“Ci tenevo a presentare questo libro, che parla di una strage
dimenticata, quella del 2 aprile 1985 di cui quest’anno ricorrono i 40 anni, nella
quale sono morti due bambini e una mamma, che portava i figli a scuola, la cui
macchina ha fatto da ‘scudo’ al magistrato Carlo Palermo, obiettivo della strage. E’
importante ricordare come questi due bambini stessero facendo la cosa più normale del
mondo, andare a scuola e la loro sorellina, Margherita, è rimasta viva per caso
perché era andata con un’amichetta qualche minuto prima. Come sempre dice lei, ‘sono
rimasta viva per raccontare questa storia’”. Così Vincenza Rando, senatrice Pd,
responsabile Legalità e lotta alle mafie del Partito democratico, che a Palazzo
Madama ha presentato il libro “Sola con te in un futuro aprile” di Margherita Asta e
Michela Gargiulo. “2 aprile 1985, ore 8.35. Un’autobomba esplode a Pizzolungo, vicino
Trapani. Il bersaglio dell’attentato, il giudice Carlo Palermo, è vivo per miracolo.
A fargli da scudo è l’automobile di Barbara Asta che sta accompagnando a scuola i due
figli di 6 anni, Giuseppe e Salvatore. Dei loro corpi non resta quasi niente – si
legge nella presentazione del volume pubblicato da Fandango Libri -. Su quella
macchina avrebbe dovuto esserci anche l’altra figlia, Margherita, che quel giorno ha
10 anni. Ma i suoi fratellini non volevano saperne di vestirsi, per non fare tardi ha
chiesto un passaggio a un’amica. Anche lei da quel momento è una sopravvissuta.
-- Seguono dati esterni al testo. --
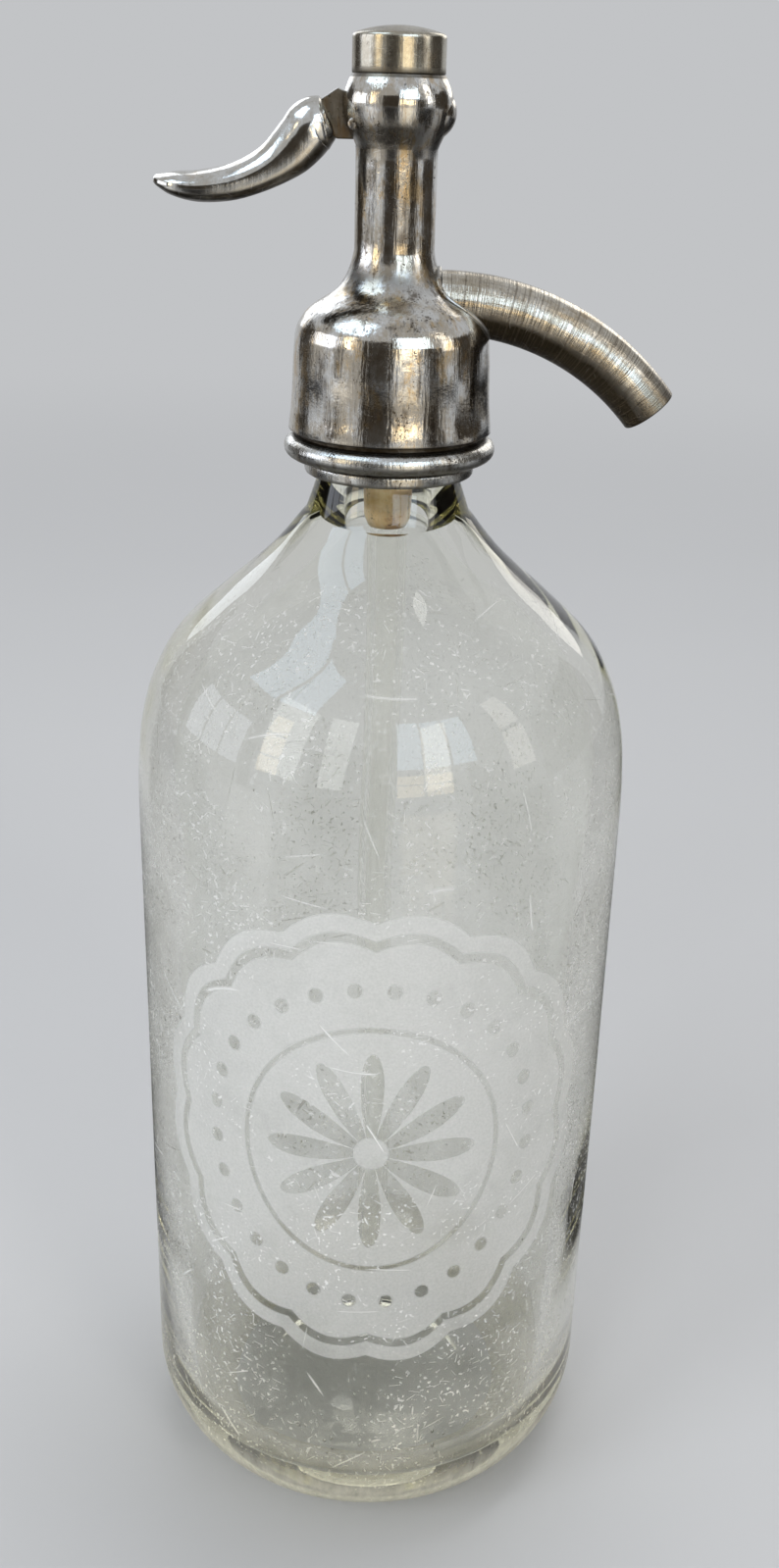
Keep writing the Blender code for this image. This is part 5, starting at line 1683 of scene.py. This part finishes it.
@dataclass
class Lever:
    """The horn-shaped lever with its flat tang and round nose."""

    effects: Effects
    pivot: tuple[float, float] = (-0.0076, 0.2895)
    reach: float = 0.0356
    drop: float = 0.0102
    depth: float = 0.0104
    width: float = 0.0126
    travel: float = math.radians(15.0)
    tang: float = 0.0030
    hub: float = 0.0026
    top_rise: float = 0.0057
    top_reach: float = 0.0029
    foot_drop: float = 0.0026
    root_reach: float = 0.0062
    root_rise: float = 0.0036
    nose: float = 0.0013
    arm_half: float = 0.0009
    pin_hole: float = 0.00115
    sides: int = 64
    fullness: float = 0.5
    hollow_first: int = 5
    hollow_last: int = 11
    hollow_width: float = 0.62
    hollow_depth: float = 1.05
    stations: tuple[tuple[float, float, float, float], ...] = (
        (0.101, -0.02, 0.08, 0.07),
        (0.107, -0.02, 0.36, 0.30),
        (0.124, 0.00, 0.63, 0.54),
        (0.152, 0.02, 0.85, 0.70),
        (0.206, 0.06, 0.91, 0.78),
        (0.253, 0.25, 0.89, 0.81),
        (0.315, 0.48, 0.85, 0.83),
        (0.397, 0.70, 0.74, 0.85),
        (0.503, 0.89, 0.66, 0.89),
        (0.621, 1.02, 0.60, 0.95),
        (0.770, 1.08, 0.52, 1.00),
        (0.888, 1.05, 0.41, 0.90),
        (0.955, 1.01, 0.26, 0.66),
        (0.992, 0.98, 0.14, 0.36),
        (1.000, 0.975, 0.04, 0.10),
    )

    def spine(self, first: int, last: int, substeps: int) -> list[tuple[Vector, Vector, float, float]]:
        """Walks along the handle between two stations.

        Args:
            first: Index of the first station.
            last: Index of the last one.
            substeps: Points read between two stations.

        Returns:
            Centre, upward direction, half depth and half width at each point.
        """
        spots = []
        for reach, drop, depth, width in spline(self.stations[first:last + 1], substeps):
            centre = Vector((self.pivot[0] - self.reach * reach, 0.0, self.pivot[1] - self.drop * drop))
            spots.append((centre, max(depth, 0.02) * self.depth / 2, max(width, 0.02) * self.width / 2))
        walk = []
        for index, (centre, depth, width) in enumerate(spots):
            along = (spots[min(index + 1, len(spots) - 1)][0] - spots[max(index - 1, 0)][0]).normalized()
            walk.append((centre, Vector((along.z, 0.0, -along.x)), depth, width))
        return walk

    def section(self, depth: float, width: float, fullness: float) -> list[Point]:
        """Draws one section of the handle, round above and fuller below."""
        outline = []
        for side in range(self.sides):
            turn = math.tau * side / self.sides
            rise = math.sin(turn)
            if rise < 0:
                rise = -abs(rise) ** fullness
            outline.append((math.cos(turn) * width, rise * depth))
        return outline

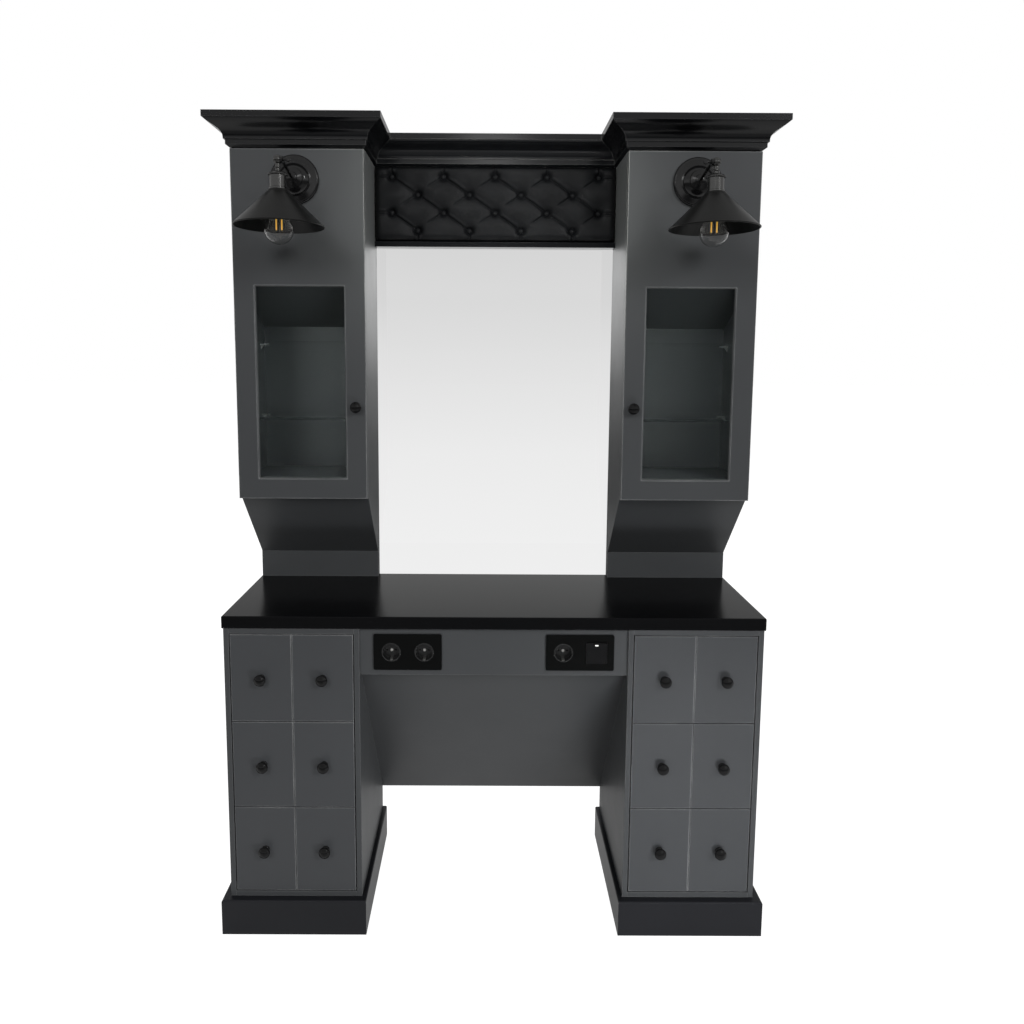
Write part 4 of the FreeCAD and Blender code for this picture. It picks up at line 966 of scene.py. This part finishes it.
def makePad(settings):
    lattice = TuftedLattice(settings)
    low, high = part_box("buttoned_pad")
    back = high[1] - settings["backGap"]
    edges = (low[0], high[0], low[2], high[2])
    shape = padSheet(settings, lattice, edges, low[1] + settings["frontGap"], back)
    pad = meshObject("tuftedPad", shape, smooth=True)
    inflate(pad, settings, lattice, back)
    shape = bmesh.new()
    shape.from_mesh(pad.data)
    sewPad(settings, lattice, edges, shape, back)
    rim = [edge for edge in shape.edges if edge.is_boundary]
    bmesh.ops.triangle_fill(shape, edges=rim, use_beauty=True, normal=(0, 1, 0))
    shape.to_mesh(pad.data)
    shape.free()
    pad.data.shade_smooth()
    pad.vertex_groups.clear()
    pad.data.materials.append(leather)
    rounder = pad.modifiers.new("round", "SUBSURF")
    rounder.levels = rounder.render_levels = settings["subdivisions"]
    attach(pad, "station")
    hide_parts("buttoned_pad")


makePad(padSettings)
print("pad tufted")


# inside each clear bulb: a stem, two filament sticks and the wires that hold them
bulbSettings = {
    # starts are above the bulb's lowest point, and drops below its highest
    "stemStart": 0.060, "stemTip": 0.003, "stemRadius": 0.0036, "stemTaper": 0.8,
    "neckDrop": 0.020, "flareRadius": 0.0095, "flareDrop": 0.006, "stemEndDrop": 0.005,
    "filamentAside": 0.0058, "filamentRadius": 0.0015, "filamentStart": 0.029,
    "filamentLength": 0.027,
    "wireRadius": 0.0005, "wireOverlap": 0.001, "wireDrop": 0.007, "wireEndDrop": 0.006,
    "stemSteps": 32, "filamentSteps": 16, "wireSteps": 10,
}


def spunPiece(name, profile, axis, material, steps):
    # profile: (radius, height) from the bottom to the top, closed on the axis at both ends
    shape = bmesh.new()
    verts = [shape.verts.new((axis[0] + radius, axis[1], height)) for radius, height in profile]
    edges = [shape.edges.new(pair) for pair in zip(verts, verts[1:])]
    bmesh.ops.spin(shape, geom=verts + edges, cent=(axis[0], axis[1], 0), axis=(0, 0, 1),
                   angle=2 * math.pi, steps=steps, use_merge=True)
    bmesh.ops.remove_doubles(shape, verts=shape.verts, dist=1e-5)
    bmesh.ops.recalc_face_normals(shape, faces=shape.faces)
    piece = meshObject(name, shape, smooth=True)
    piece.data.materials.append(material)
    return piece


def makeBulbInsides(side, settings):
    low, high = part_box(f"{side}_lamp_bulb")
    axis = ((low[0] + high[0]) / 2, (low[1] + high[1]) / 2)
    top = high[2]
    stemStart = low[2] + settings["stemStart"]
    radius = settings["stemRadius"]
    stem = spunPiece(f"{side}_bulbStem", (
        (0, stemStart), (radius, stemStart + settings["stemTip"]),
        (radius * settings["stemTaper"], top - settings["neckDrop"]),
        (settings["flareRadius"], top - settings["flareDrop"]),
        (0, top - settings["stemEndDrop"])), axis, glasses["bulbGlass"], settings["stemSteps"])
    pieces = [(stem, "bulb_glass")]
    start = low[2] + settings["filamentStart"]
    end = start + settings["filamentLength"]
    thick, thin = settings["filamentRadius"], settings["wireRadius"]
    for way, label in ((-1, "Left"), (1, "Right")):
        place = (axis[0] + way * settings["filamentAside"], axis[1])
        stick = spunPiece(f"{side}_filament{label}", (
            (0, start), (thick, start + thick), (thick, end - thick), (0, end)),
            place, glows["amberFilament"], settings["filamentSteps"])
        wire = spunPiece(f"{side}_filamentWire{label}", (
            (0, end - settings["wireOverlap"]), (thin, end),
            (thin, top - settings["wireDrop"]), (0, top - settings["wireEndDrop"])),
            place, metals["contactNickel"], settings["wireSteps"])
        pieces += [(stick, "bulb_glass"), (wire, "holder_metal")]
    for piece, slot in pieces:
        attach(piece, f"{side}_lamp_head")


# a small light lens near the top of the rocker
lensSettings = {"width": 0.0070, "height": 0.0026, "drop": 0.0050, "rise": 0.0004,
                "roundShare": 0.8}


def makeLens(settings):
    low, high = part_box("rocker_switch")
    middle = (low[0] + high[0]) / 2
    shape = bmesh.new()
    bmesh.ops.create_cube(shape, size=1.0)
    bmesh.ops.scale(shape, verts=shape.verts,
                    vec=(settings["width"], 2 * settings["rise"], settings["height"]))
    bmesh.ops.bevel(shape, geom=shape.edges[:], offset=settings["rise"] * settings["roundShare"],
                    segments=2, affect="EDGES", profile=0.5, material=-1)
    bmesh.ops.translate(shape, verts=shape.verts,
                        vec=(middle, low[1], high[2] - settings["drop"]))
    lens = meshObject("switchLens", shape, smooth=True)
    lens.data.materials.append(glows["switchLensGlow"])
    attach(lens, "rocker")


for side in sides:
    makeBulbInsides(side, bulbSettings)
makeLens(lensSettings)
print("bulbs and switch lens fitted")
Quando ha saputo il nome di quel giudice, Margherita ha pensato che fosse colpa sua
se la sua famiglia era stata disintegrata. Ma crescendo ha voluto capire, ha iniziato
a seguire il processo sui mandanti della strage. Il suo strazio non poteva rimanere
un fatto privato. Oggi è un’attivista di Libera, combatte la mafia raccontando la
storia di quelle vittime innocenti. Il giudice Palermo, invece, per le conseguenze di
quell’attentato e le continue minacce ha lasciato la magistratura. Sono riusciti a
incontrarsi solo molti anni dopo, ricomponendo in un abbraccio i frammenti del loro
destino”. “Questo libro – sottolinea la senatrice – non racconta solo la storia di
una famiglia che è stata totalmente distrutta, ma anche la storia di quel momento, di
quelle stragi: si ‘doveva’ uccidere un giudice, arrivato a Trapani da poco da Trento,
perché stava facendo un’indagine importante che svelava connivenze precise sul
traffico delle armi, sul traffico della droga. Un giudice che dava fastidio, che non
‘doveva’ andare oltre. Raccontare questa storia in un luogo come il Senato, anche
tramite la voce di una bambina ora diventata donna, che ci dice sempre come il
diritto alla verità non si deve solo a lei e alla sua famiglia ma anche al Paese,
perché conoscere la verità su cosa successe in quel momento serve a tutti noi”.